Mike Ashley is not a good football club owner. Nobody here is going to defend Mike Ashley, or call him a good owner, or a pillar of society, or...well, any of that. Mike Ashley sucks. That's not the point.
The point is that he's not as bad as a bloke who oversees human rights abuses and is widely believed to have ordered the murder and dismemberment of a critical journalist.
That's probably where the debate should end, really. People who do that sort of thing shouldn't be able to burnish their reputations by buying football clubs and dropping a bit of their vast fortunes into the transfer kitty. Have it in plain English: Mohamed bin Salman should not be allowed to buy Newcastle United.
This is what Newcastle's prospective owner, Mohamed bin Salman, had done to a young woman who campaigned for the right of women to drive. Loujain Al-Hathloul was delivered to Saudi torture by the man who controls Manchester City and Abu Dhabi, Mohamed bin Zayed. Fit and proper. pic.twitter.com/Sis9phi1yo
— Nicholas McGeehan (@NcGeehan) April 15, 2020
This is a fanbase who have complained for over a decade about Ashley 'ripping the soul out of the club'. That's not an inaccurate way of describing his impact.
But he's not as bad as a bloke who oversees human rights abuses and is widely believed to have ordered the murder and dismemberment of a critical journalist.
Having an owner who describes himself as a 'power drinker', who infamously threw up in a fireplace after (winning) a drinking contest with a colleague? Who drove Rafa Benitez out of the club, who's been staggeringly tight in the transfer market, who renamed St James' Park the Sports Direct Arena? Yeah. It sucks. It'd be great if Newcastle were sold. But not like this.
It's tempting to call this a front in the battle for football's soul, but that would be ridiculous. Look at the TV money. Look at some of the other owners around the sport. Look at everything surrounding the 2018 and 2022 World Cups. That battle was lost a long time ago, this is just damage limitation.
Football fans are very bad at dealing with this. Apocalyptically bad. Look at the stick some football writers get from Manchester City fans for pointing out that their club's ownership group uses them as a PR front, breaks rules and...well, you know the rest.
Over the past decade I've reported on the the very real human rights abuses that take place in the UAE and how they are connected to leadership of Manchester City. That is small beer compared to the moral issues that surround NUFC's potential purchase.
— James Montague (@JamesPiotr) April 15, 2020
There's no agenda against Newcastle here, or against City. It just so happens that their potential owner and actual owners respectively are among the very worst out there. They also have absolutely massive sacks of cash to pump into the club, and that makes people's brains go gooey.
Newcastle writer Mark Douglas asked his followers last week if they were troubled by the ethics of the money behind this potential takeover. Not if they would turn the deal down because of it, not if they'd stop supporting the club; just if they'd be troubled. Of the 10,000 people who voted, only one in four people cared at all. That's bananas. You don't care that your club – your club that you've been worried about the soul of, that you put your life into supporting – are going to be used by a regime of torturers and killers to paint a nice smily face on themselves?

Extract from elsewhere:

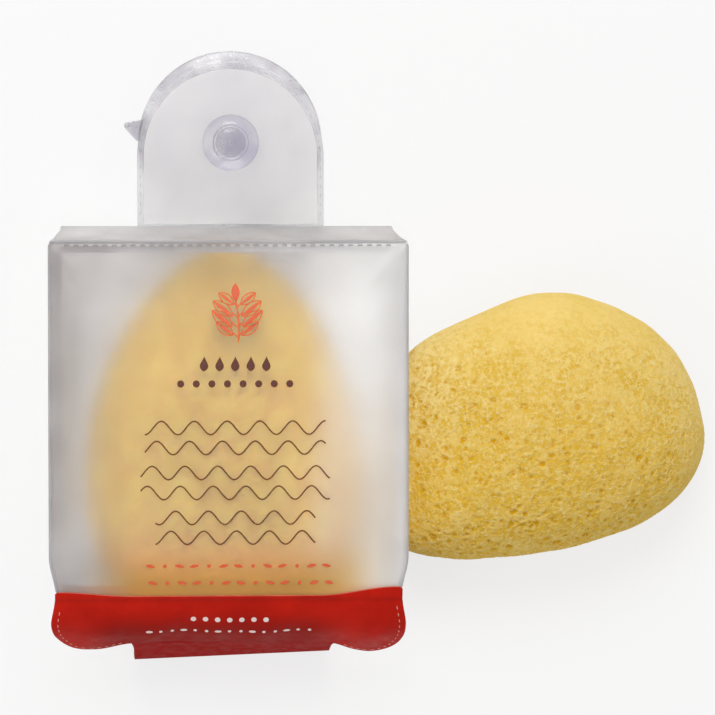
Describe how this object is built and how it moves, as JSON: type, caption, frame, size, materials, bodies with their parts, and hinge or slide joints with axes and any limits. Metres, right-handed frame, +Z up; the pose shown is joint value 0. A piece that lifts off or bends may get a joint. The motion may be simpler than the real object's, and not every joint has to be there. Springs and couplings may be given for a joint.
{
  "type": "konjac sponge",
  "caption": "Soft facial sponge in a frosted film pouch with a wrap-under flap and a suction-cup hanger, with a loose sponge beside it.",
  "frame": {"origin": "middle of the table area that the set covers, on the table", "axes": "+Z up from the table on which the pouch lies on its back, +Y towards the hanger tab, +X towards the loose sponge"},
  "size_m": [0.1592, 0.148, 0.036],
  "materials": {
    "frosted_film": "frosted, translucent",
    "clear_film": "clear, glossy",
    "clear_rubber": "clear, glossy, faint violet tint",
    "red_film": "glossy",
    "red_lining": "satin",
    "hook_tape": "stiff hooks",
    "loop_tape": "soft loops",
    "sponge": "open pores, matte"
  },
  "bodies": {
    "pouch": {"front_panel": "frosted_film", "back_panel": "frosted_film", "left_gusset": "frosted_film", "right_gusset": "frosted_film", "top_gusset": "frosted_film", "hanger_tab": "clear_film", "tab_facing": "frosted_film", "mouth_binding": "frosted_film", "back_hem": "frosted_film", "loop_patch": "loop_tape"},
    "flap": {"closure_flap": "red_film", "flap_lining": "red_lining"},
    "tongue": {"closure_tongue": "red_film", "tongue_lining": "red_lining", "hook_patch": "hook_tape"},
    "cup": {"suction_cup": "clear_rubber"},
    "packed_sponge": {"packed_sponge": "sponge"},
    "loose_sponge": {"loose_sponge": "sponge"}
  },
  "joints": [
    {"name": "flap_hinge", "type": "hinge", "parent": "pouch", "child": "flap", "pos_m": [-0.03695, -0.05703, 0.03219], "axis": [-1, 0, 0], "range_deg": [0, 120]},
    {"name": "tongue_fold", "type": "hinge", "parent": "flap", "child": "tongue", "pos_m": [-0.03575, -0.07168, 0.004], "axis": [-1, 0, 0], "range_deg": [0, 90]},
    {"name": "cup_swivel", "type": "hinge", "parent": "pouch", "child": "cup", "pos_m": [-0.03595, 0.05153, 0], "axis": [0, 0, 1], "continuous": true},
    {"name": "packed_sponge_play", "type": "slide", "parent": "pouch", "child": "packed_sponge", "axis": [0, -1, 0], "range_m": [-0.001, 0.002]},
    {"name": "loose_sponge_lift", "type": "slide", "parent": "pouch", "child": "loose_sponge", "axis": [0.7071, 0, 0.7071], "range_m": [0, 0.1]}
  ]
}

If you don't care about that, you don't care about the soul of your club. You care about your club being good at football and spending money. In some ways, that's a completely legitimate position; you can't go through life making sure you never support (implicitly, or with money, etc) anything negative. But you don't get to talk about your club's soul.
Football's bad at this, because people who have enough money to buy big football clubs are exclusively bad people. There's no ethical justification for having that much money, and not really many ethical ways to get it. When every owner's a bit bad, it's easier for fans to hand-wave and go 'yeah, but X club's owner underpays his workers' or whatever.
Question - and it is certainly a valid one - to #nufc fans.
— Mark Douglas (@MsiDouglas) April 15, 2020
Do ethics of reported Saudi involvement trouble you? Poll 👇
Football journalists aren't good at it, either. We don't do this kind of thing very well. We focus – because, y'know, it's our jobs – on the sporting impact, and the morality becomes a footnote. Henry Winter, arguably the country's leading football writer, wrote this week that '[Ashley's] pending exit from Newcastle should see the club’s soul restored (but with a caveat).'
It's not a caveat. You want your club to have a soul? Protest this takeover.